Ironically, these five mottos are commonly referred to by their Latin monikers. I say it’s ironic because the Reformers were committed to translating the Scriptures and theological writings out of the elitist Latin language and into any and every vernacular tongue imaginable. But the description of this commitment has come to us in Latin: Post tenebras lux,(after darkness light).
- Scripture Alone (Sola Scriptura)
While the Catholic church taught that authority lies in two main sources: the Scriptures (Old & New Testaments) and the magisterium (the official dogma of the Pope and his councils), the reform Luther wanted was that the church should recognize only one source of revelation: Scripture alone.
See 2 Pet 1:21; 2 Tim 3:16; Mark 7:7; 1 Cor 4:6.
The 1689 Baptist Confession of Faith articulates it this way:
Those things which are necessary to be known, believed and observed for salvation, are so clearly propounded and opened in some place of Scripture or other, that not only the learned, but the unlearned, in a due use of ordinary means, may attain to a sufficient understanding of them.” (1689 BCOF, Ch 1, Par 7).
- By Grace Alone (Sola Gratia)
Where the Catholic church taught that salvation came to an individual by means of Christ’s work on the cross and man’s work in response (including necessary sacraments such as baptism into the Catholic church and communion administered by an authorized Catholic), the Reformers insisted that salvation came by one means: God’s free, unmerited favor initiated by him, or simply put, by grace alone.
Ephesians 2:8-9 For by grace you have been saved through faith. And this is not your own doing; it is the gift of God, not a result of works, so that no one may boast.
See also, Titus 3:5; Romans 3:24
- Through Faith Alone (Sola Fide)
Similar to the previous one, this doctrine emphasizes that the instrument by which grace is administered is not faith in combination with the practice of certain sacraments, but faith alone.

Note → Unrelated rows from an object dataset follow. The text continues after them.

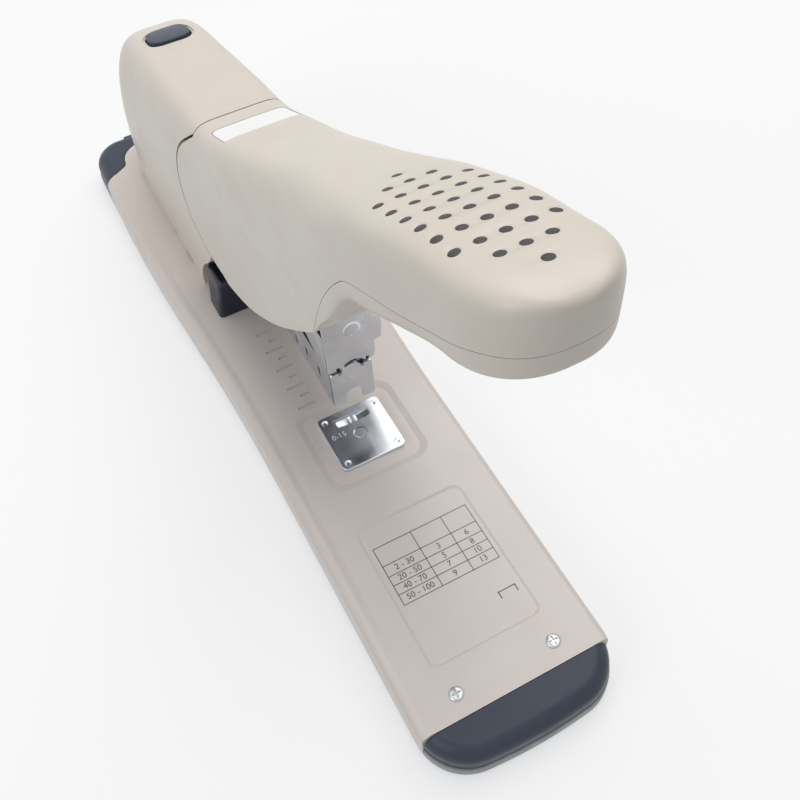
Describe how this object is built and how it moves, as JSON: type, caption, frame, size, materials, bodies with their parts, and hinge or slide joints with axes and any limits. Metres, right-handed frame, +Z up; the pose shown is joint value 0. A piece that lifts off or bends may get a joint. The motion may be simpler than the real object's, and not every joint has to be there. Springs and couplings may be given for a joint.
{
  "type": "desk stapler",
  "caption": "Heavy desk stapler: long hinged hand lever over a driver arm and a front-loading magazine, on a long steel base with anvil, paper guide and end caps",
  "frame": {"origin": "centre of the rest face under the base", "axes": "+X across the width, -Y towards the anvil end, +Z up"},
  "size_m": [0.0776, 0.3254, 0.1869],
  "materials": {
    "base_paint": "satin",
    "beige_plastic": "satin",
    "dark_plastic": "satin",
    "navy_plastic": "satin",
    "chrome": "polished",
    "zinc": "plain",
    "black_steel": "satin",
    "rubber": "matte",
    "paper": "matte"
  },
  "bodies": {
    "base": {"base_shell": "base_paint", "base_floor": "black_steel", "front_cap": "dark_plastic", "rear_cap": "dark_plastic", "foot_front_left": "rubber", "foot_front_right": "rubber", "foot_rear_left": "rubber", "foot_rear_right": "rubber", "cap_screw_left": "zinc", "cap_screw_right": "zinc", "anvil_plate": "chrome", "anvil_screw": "zinc", "anvil_nut": "zinc", "body_frame": "black_steel", "frame_bolt_1": "zinc", "frame_bolt_2": "zinc", "frame_bolt_3": "zinc", "frame_bolt_4": "zinc", "rear_cover": "beige_plastic", "handle_pin": "zinc", "arm_pin": "zinc", "handle_pin_ring_left": "black_steel", "handle_pin_ring_right": "black_steel", "arm_pin_ring_left": "black_steel", "arm_pin_ring_right": "black_steel", "arm_spacer_left": "zinc", "arm_spacer_right": "zinc", "lift_spring": "black_steel", "button_spring": "black_steel"},
    "handle": {"handle_shell": "beige_plastic", "grip_cover": "beige_plastic", "handle_lever": "black_steel", "lever_roller": "zinc", "roller_pin": "zinc", "blank_label": "paper", "grip_screw_1": "zinc", "grip_screw_2": "zinc"},
    "driver": {"driver_arm": "chrome", "driver_head": "chrome", "driver_blade": "zinc", "blade_holder": "zinc"},
    "magazine": {"magazine_sleeve": "chrome", "return_spring": "black_steel"},
    "staple_carrier": {"staple_tray": "chrome", "tray_core": "zinc", "feed_rod": "zinc", "feed_spring": "black_steel"},
    "staple_pusher": {"pusher": "dark_plastic"},
    "button": {"release_button": "dark_plastic"},
    "guide": {"paper_guide": "navy_plastic", "guide_shoe": "dark_plastic"}
  },
  "joints": [
    {"name": "handle_hinge", "type": "hinge", "parent": "base", "child": "handle", "pos_m": [0, 0.021, 0.077], "axis": [1, 0, 0], "range_deg": [0, 30], "stiffness_Nm_per_rad": 1.5, "springref_deg": -45.84},
    {"name": "driver_hinge", "type": "hinge", "parent": "base", "child": "driver", "pos_m": [0, 0.123, 0.051], "axis": [1, 0, 0], "range_deg": [0, 11.1], "deforming": ["return_spring"]},
    {"name": "magazine_hinge", "type": "hinge", "parent": "base", "child": "magazine", "pos_m": [0, 0.123, 0.051], "axis": [1, 0, 0], "range_deg": [0, 6], "deforming": ["lift_spring"]},
    {"name": "tray_slide", "type": "slide", "parent": "magazine", "child": "staple_carrier", "axis": [0, 1, 0], "range_m": [-0.055, 0]},
    {"name": "pusher_slide", "type": "slide", "parent": "staple_carrier", "child": "staple_pusher", "axis": [0, 1, 0], "range_m": [0, 0.06], "stiffness_N_per_m": 15, "springref_m": -0.06, "deforming": ["feed_spring"]},
    {"name": "button_press", "type": "slide", "parent": "base", "child": "button", "axis": [0, 0, -1], "range_m": [0, 0.003], "stiffness_N_per_m": 400, "springref_m": -0.003, "deforming": ["button_spring"]},
    {"name": "guide_slide", "type": "slide", "parent": "base", "child": "guide", "axis": [0, -1, 0], "range_m": [0, 0.055]}
  ],
  "couplings": [
    {"joint": "driver_hinge", "follows": "handle_hinge", "ratio": 0.3685},
    {"joint": "magazine_hinge", "follows": "handle_hinge", "ratio": 0.199}
  ]
}
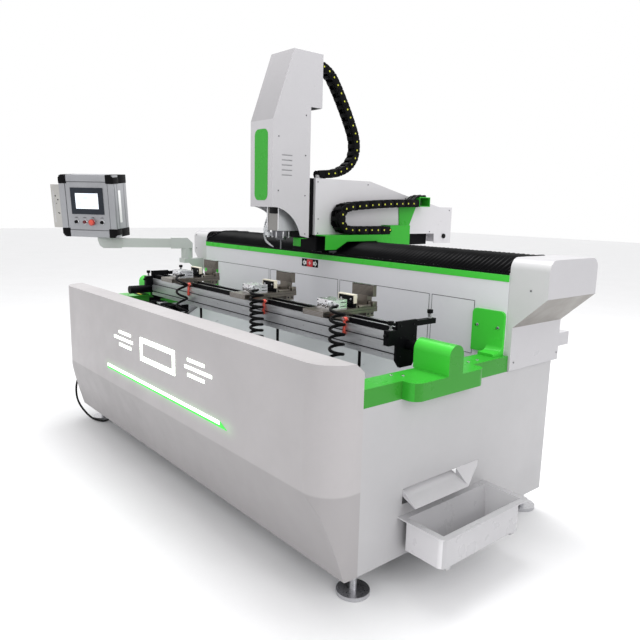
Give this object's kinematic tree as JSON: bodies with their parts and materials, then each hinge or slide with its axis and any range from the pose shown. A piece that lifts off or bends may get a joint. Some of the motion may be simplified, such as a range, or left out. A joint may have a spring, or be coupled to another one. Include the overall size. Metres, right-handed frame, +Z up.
{
  "type": "machining centre",
  "caption": "Three-axis machining centre for aluminium bars: base with chip trough, tilting clamp table, gantry beam, ram and spindle head, drag chains, swivelling control box.",
  "frame": {"origin": "on the floor, below the middle of the whole machine's bounding box", "axes": "+X to the machine's right along the beam, +Y from the operator's side to the back, +Z up"},
  "size_m": [3.1854, 1.9184, 2.055],
  "materials": {
    "frame_paint": "satin",
    "steel": "satin",
    "white_paint": "satin",
    "lit_acrylic": "gloss",
    "pan_steel": "satin",
    "green_paint": "gloss",
    "rail_steel": "polished",
    "bellows_cloth": "matt",
    "motor_black": "satin",
    "light_grey": "satin",
    "cable_rubber": "matt",
    "chain_plastic": "matt",
    "alu": "satin",
    "hose_grey": "satin",
    "screen_black": "gloss",
    "button_black": "satin",
    "button_dark_red": "satin",
    "button_red": "gloss",
    "clamp_grey": "satin",
    "jaw_cream": "satin"
  },
  "bodies": {
    "base": {"base_frame": "frame_paint", "levelling_feet": "steel", "front_shell": "white_paint", "light_panel": "lit_acrylic", "base_panels": "white_paint", "chip_chute": "white_paint", "chip_pan": "pan_steel", "end_beams": "green_paint", "corner_brackets": "green_paint", "gantry_beam": "frame_paint", "long_rails": "rail_steel", "beam_covers": "white_paint", "beam_stripe": "green_paint", "end_covers": "white_paint", "bellows": "bellows_cloth", "tilt_gearmotor": "motor_black", "pendant_post": "light_grey", "supply_cable": "cable_rubber"},
    "tray": {"chip_tray": "white_paint"},
    "saddle": {"saddle": "motor_black", "saddle_runners": "steel", "chain_bracket": "green_paint", "cross_chain": "chain_plastic"},
    "ram": {"ram_beam": "frame_paint", "ram_guides": "rail_steel", "ram_cover": "white_paint", "cross_motor": "motor_black", "chain_arm": "green_paint", "tall_chain": "chain_plastic"},
    "head": {"head_cover": "white_paint", "head_inlay": "green_paint", "lift_slide": "steel", "spindle_housing": "alu", "stop_block": "green_paint", "coolant_hose": "hose_grey"},
    "spindle": {"spindle_nose": "rail_steel"},
    "table": {"table_beam": "alu", "table_rails": "motor_black", "table_ends": "motor_black", "profile_stops": "motor_black"},
    "pendant_arm": {"pendant_arm": "light_grey"},
    "pendant_box": {"pendant_case": "alu", "pendant_trim": "button_black", "pendant_screen": "screen_black"},
    "start_button": {"start_button": "button_black"},
    "pause_button": {"pause_button": "button_dark_red"},
    "emergency_stop": {"emergency_stop": "button_red"},
    "reset_button": {"reset_button": "button_black"},
    "clamp_1": {"clamp_base_1": "clamp_grey", "air_hose_1": "cable_rubber"},
    "jaw_1": {"clamp_jaw_1": "jaw_cream"},
    "lever_1": {"clamp_lever_1": "button_red"},
    "clamp_2": {"clamp_base_2": "clamp_grey", "air_hose_2": "cable_rubber"},
    "jaw_2": {"clamp_jaw_2": "jaw_cream"},
    "lever_2": {"clamp_lever_2": "button_red"},
    "clamp_3": {"clamp_base_3": "clamp_grey", "air_hose_3": "cable_rubber"},
    "jaw_3": {"clamp_jaw_3": "jaw_cream"},
    "lever_3": {"clamp_lever_3": "button_red"}
  },
  "joints": [
    {"name": "tray_slide", "type": "slide", "parent": "base", "child": "tray", "axis": [1, 0, 0], "range_m": [0, 0.15]},
    {"name": "saddle_x", "type": "slide", "parent": "base", "child": "saddle", "axis": [1, 0, 0], "range_m": [-0.8275, 0.7725], "deforming": ["bellows"]},
    {"name": "ram_y", "type": "slide", "parent": "saddle", "child": "ram", "axis": [0, 1, 0], "range_m": [-0.2, 0.03], "deforming": ["cross_chain"]},
    {"name": "head_z", "type": "slide", "parent": "ram", "child": "head", "axis": [0, 0, 1], "range_m": [-0.1, 0.02], "deforming": ["tall_chain"]},
    {"name": "spindle_spin", "type": "hinge", "parent": "head", "child": "spindle", "pos_m": [0.21018, -0.27275, 1.162], "axis": [0, 0, 1], "continuous": true},
    {"name": "table_tilt", "type": "hinge", "parent": "base", "child": "table", "pos_m": [0.18268, -0.41775, 0.825], "axis": [1, 0, 0], "range_deg": [-90, 90]},
    {"name": "clamp_slide_1", "type": "slide", "parent": "table", "child": "clamp_1", "axis": [1, 0, 0], "range_m": [-0.21, 0.21], "deforming": ["air_hose_1"]},
    {"name": "jaw_slide_1", "type": "slide", "parent": "clamp_1", "child": "jaw_1", "axis": [0, 1, 0], "range_m": [0, 0.06]},
    {"name": "lever_turn_1", "type": "hinge", "parent": "clamp_1", "child": "lever_1", "pos_m": [-0.36532, -0.48105, 0.8843], "axis": [0, 1, 0], "range_deg": [0, 75]},
    {"name": "clamp_slide_2", "type": "slide", "parent": "table", "child": "clamp_2", "axis": [1, 0, 0], "range_m": [-0.21, 0.21], "deforming": ["air_hose_2"]},
    {"name": "jaw_slide_2", "type": "slide", "parent": "clamp_2", "child": "jaw_2", "axis": [0, 1, 0], "range_m": [0, 0.06]},
    {"name": "lever_turn_2", "type": "hinge", "parent": "clamp_2", "child": "lever_2", "pos_m": [0.36468, -0.48105, 0.8843], "axis": [0, 1, 0], "range_deg": [0, 75]},
    {"name": "clamp_slide_3", "type": "slide", "parent": "table", "child": "clamp_3", "axis": [1, 0, 0], "range_m": [-0.21, 0.21], "deforming": ["air_hose_3"]},
    {"name": "jaw_slide_3", "type": "slide", "parent": "clamp_3", "child": "jaw_3", "axis": [0, 1, 0], "range_m": [0, 0.06]},
    {"name": "lever_turn_3", "type": "hinge", "parent": "clamp_3", "child": "lever_3", "pos_m": [0.92968, -0.48105, 0.8843], "axis": [0, 1, 0], "range_deg": [0, 75]},
    {"name": "pendant_swing", "type": "hinge", "parent": "base", "child": "pendant_arm", "pos_m": [-1.08732, -0.10475, 1], "axis": [0, 0, 1], "range_deg": [-60, 60]},
    {"name": "pendant_turn", "type": "hinge", "parent": "pendant_arm", "child": "pendant_box", "pos_m": [-1.31732, -0.57875, 1.098], "axis": [0, 0, 1], "range_deg": [-60, 60]},
    {"name": "start_button_push", "type": "slide", "parent": "pendant_box", "child": "start_button", "axis": [-0.5855, 0.8059, 0.0872], "range_m": [0, 0.004], "stiffness_N_per_m": 400},
    {"name": "pause_button_push", "type": "slide", "parent": "pendant_box", "child": "pause_button", "axis": [-0.5855, 0.8059, 0.0872], "range_m": [0, 0.004], "stiffness_N_per_m": 400},
    {"name": "emergency_stop_push", "type": "slide", "parent": "pendant_box", "child": "emergency_stop", "axis": [-0.5855, 0.8059, 0.0872], "range_m": [0, 0.004], "stiffness_N_per_m": 400},
    {"name": "reset_button_push", "type": "slide", "parent": "pendant_box", "child": "reset_button", "axis": [-0.5855, 0.8059, 0.0872], "range_m": [0, 0.004], "stiffness_N_per_m": 400}
  ]
}
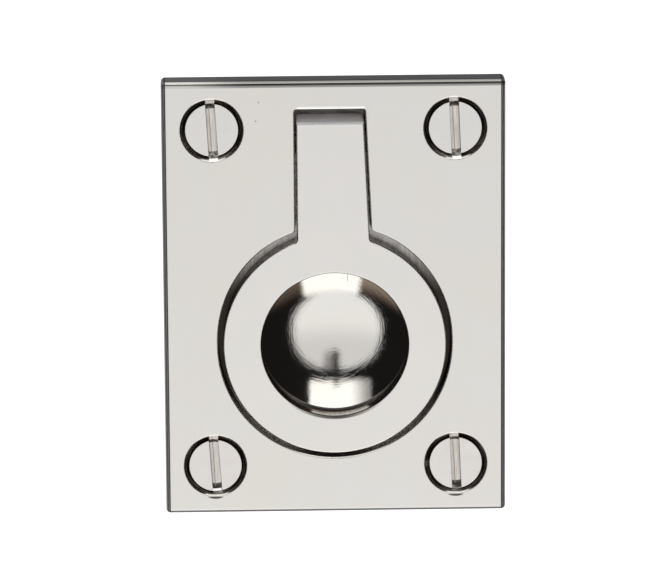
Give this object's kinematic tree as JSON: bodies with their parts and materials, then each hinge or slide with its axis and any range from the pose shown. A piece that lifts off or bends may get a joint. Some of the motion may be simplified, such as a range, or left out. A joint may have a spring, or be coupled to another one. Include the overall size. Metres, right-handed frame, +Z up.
{
  "type": "recessed ring pull handle",
  "caption": "Flush ring pull for a drawer or door: a cast plate with a keyhole recess and a dished finger bowl, a flat ring hinged on a pin, and countersunk slotted screws.",
  "frame": {"origin": "middle of the four fixing screws, in the plane of the plate's back face", "axes": "+Z up along the plate's long side, +X to the right seen from the front, +Y into the door or drawer front; the polished face looks along -Y"},
  "size_m": [0.0392, 0.0161, 0.0508],
  "materials": {
    "plate_nickel": "cast brass, polished and nickel plated, brushed in the bowl",
    "ring_nickel": "brass, face polished and nickel plated, filing marks on the edges",
    "pin_metal": "plain drawn pin",
    "screw_nickel": "turned brass, nickel plated, milled driver slot"
  },
  "bodies": {
    "plate": {"backplate": "plate_nickel", "hinge_pin": "pin_metal", "mounting_screws": "screw_nickel"},
    "ring": {"pull_ring": "ring_nickel"}
  },
  "joints": [
    {"name": "ring_hinge", "type": "hinge", "parent": "plate", "child": "ring", "pos_m": [0, -0.0018, 0.01845], "axis": [-1, 0, 0], "range_deg": [0, 105]}
  ]
}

Good works follow salvation from sin, but those works are not accounted as the means of saving grace.
Faith thus receiving and resting on Christ and his righteousness, is the alone instrument of justification; yet it is not alone in the person justified, but is ever accompanied with all other saving graces, and is no dead faith, but worketh by love.” (1689 BCOF ch 11, par 1,2)
- Through Christ Alone (Solus Christus)
Integral to the Catholic system of salvation is the role of priests. These are men who mediate between sinners and the Savior. The Reformers emphasized that anyone can go directly to the Savior, and that he is the only needed mediator…
1 Timothy 2:5 For there is one God, and there is one mediator between God and men, the man Christ Jesus.
Although priests did have a mediatorial role in the Old Testament, once Christ came he fulfilled that role once for all and is the only needed mediator (Heb 7:23-25). Especially relevant today is that this doctrine is the opposite of the Catholic assertion that Mary occupies an office of “co-redemptrix” alongside Christ.
- To God’s Glory Alone (Soli Deo Gloria)
Johan Sebastian Bach famously signed the written score of his compositions with this Latin dedication. The Reformers were ardent about reserving all glory for God (á la Jude 25) and not sharing it with deceased saints, Mary, the Pope, or anyone who occupied an elevated position in the Catholic system. See Isaiah 46:5-11.
Conclusion
Please remember I called this post a primer. This is not meant to satiate your hunger for Reformation knowledge; it is meant to whet your appetite. But you do well for now if all you know about Reformed theology is that the Bible is the sole authority, grace is all that saves you, by nothing but faith, through Christ’s work alone, and exclusively for God’s glory.
Happy Reformation Day.
* Total Depravity, Unconditional Election, Limited Atonement, Irresistible Grace, and Perseverance of the Saints.